After The Inauguration

 After the November elections, the stock market came out of the doldrums with a nice rally based on prospects of government policies oriented toward business interests. Despite much grumbling about the policies then in force, stocks almost tripled during the Obama Administration. Much of that was due to the economic recovery that followed the Financial Crisis or 2007-2008, which was supported by fiscal stimulus and interest rate cuts by the Federal Reserve.

Investor anticipations of the impact of new Administrations have often gone amiss. President Obama suffered the largest slump between the election and inauguration of almost 20% following his election in 2008 with President Roosevelt a close second at a 19% loss before his first term began in 1933. The next four years reversed both these downturns with the market gaining 149% during President Obama’s first term and tripling during President Roosevelt’s first term. In contrast, the record gain between election and inauguration was 13% following President Hoover’s election in 1928. This preceded a record 76% loss during his term.

It would be a mistake to take these post-inauguration reversals as trading signals; they reflected our two greatest economic downturns and their subsequent recoveries. What is significant is their mirroring of public emotions. President Hoover’s inauguration took place at the peak of the ebullient “Roaring Twenties,” just before Yale economist Irving Fisher announced that stocks had reached “a permanently high plateau” just before the 1929 crash.

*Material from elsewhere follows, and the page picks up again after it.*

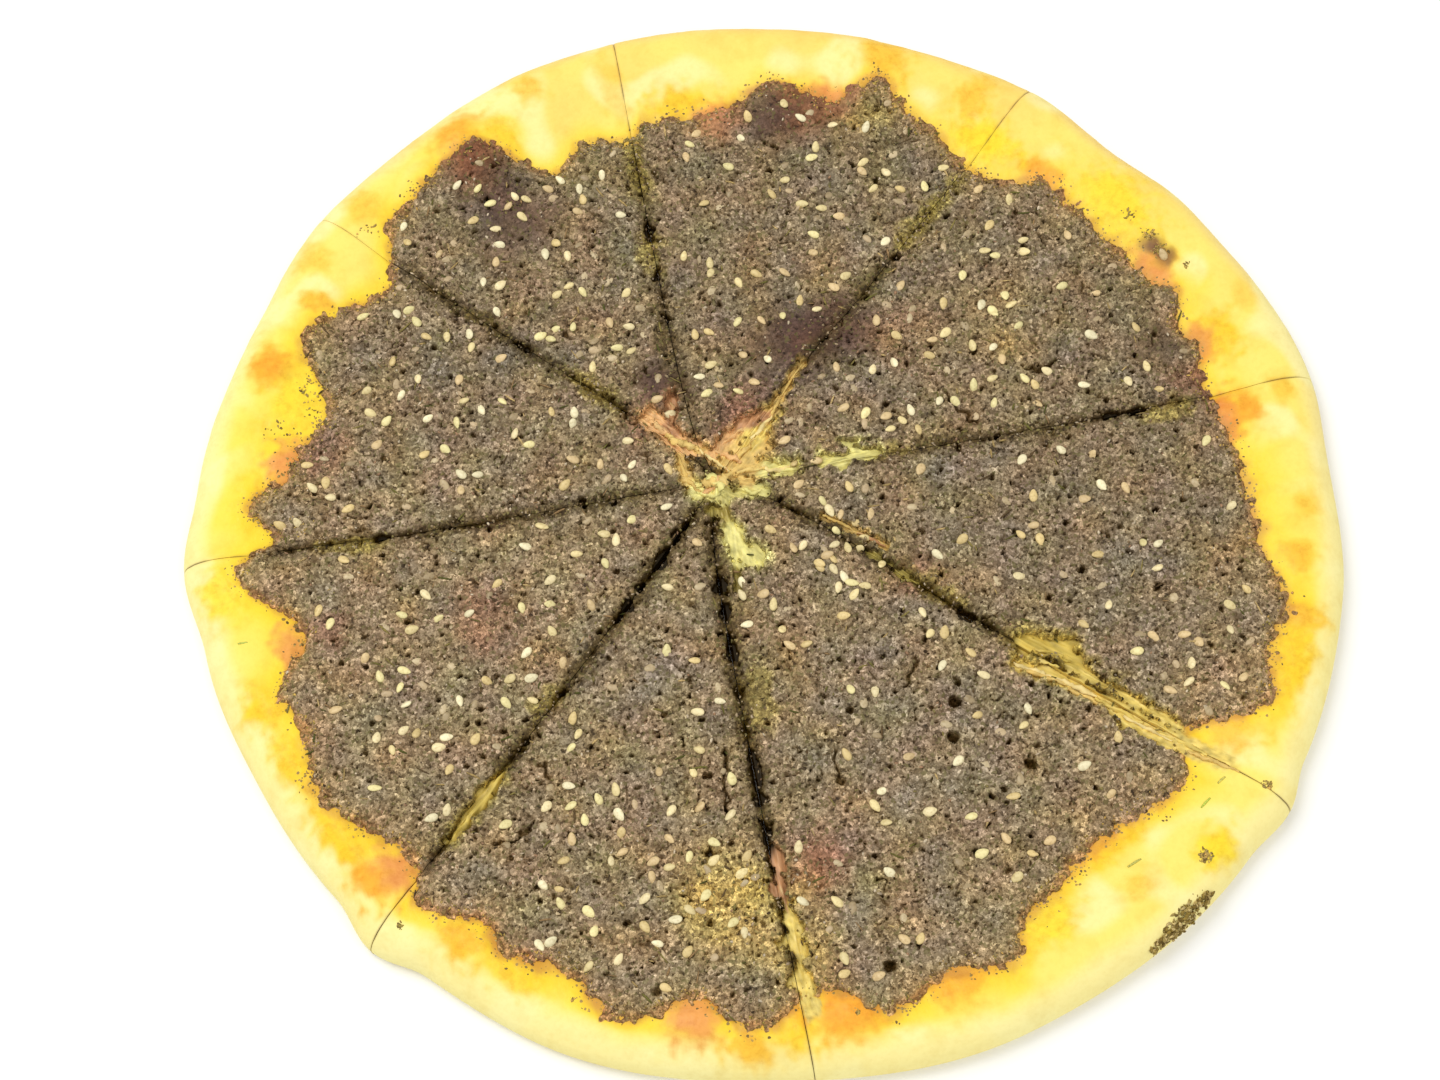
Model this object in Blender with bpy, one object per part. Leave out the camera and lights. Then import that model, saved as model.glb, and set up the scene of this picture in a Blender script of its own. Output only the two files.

The ensuing Depression plunged the nation into despair that was still at full ebb when President Roosevelt took office. The New Deal reforms including bank deposit insurance and Social Security stemmed the outgoing tide, giving hope to the nation and stability to its markets. The recovery from our Financial Crisis during the transition from the Bush to the Obama Administrations mirrored the return to global stability as the world banking system recovered, aided largely by cooperation among nations.

President Trump’s Administration will be judged on its promised abilities to cut taxes, reduce regulations and increased spending to boost the economy. With changes to the Affordable Care Act demanding attention, the pace of the reforms may be irregular. Some of the euphoria that followed the election has faded and more realistic expectations seem to have guided the stock market down recently.

Investors seem to have eased back to healthy skepticism and market action over the next few weeks will probably be dominated by earnings reports. Early reports are meeting or exceeding expectations and signs of a recovering economy support a favorable market over the next few months.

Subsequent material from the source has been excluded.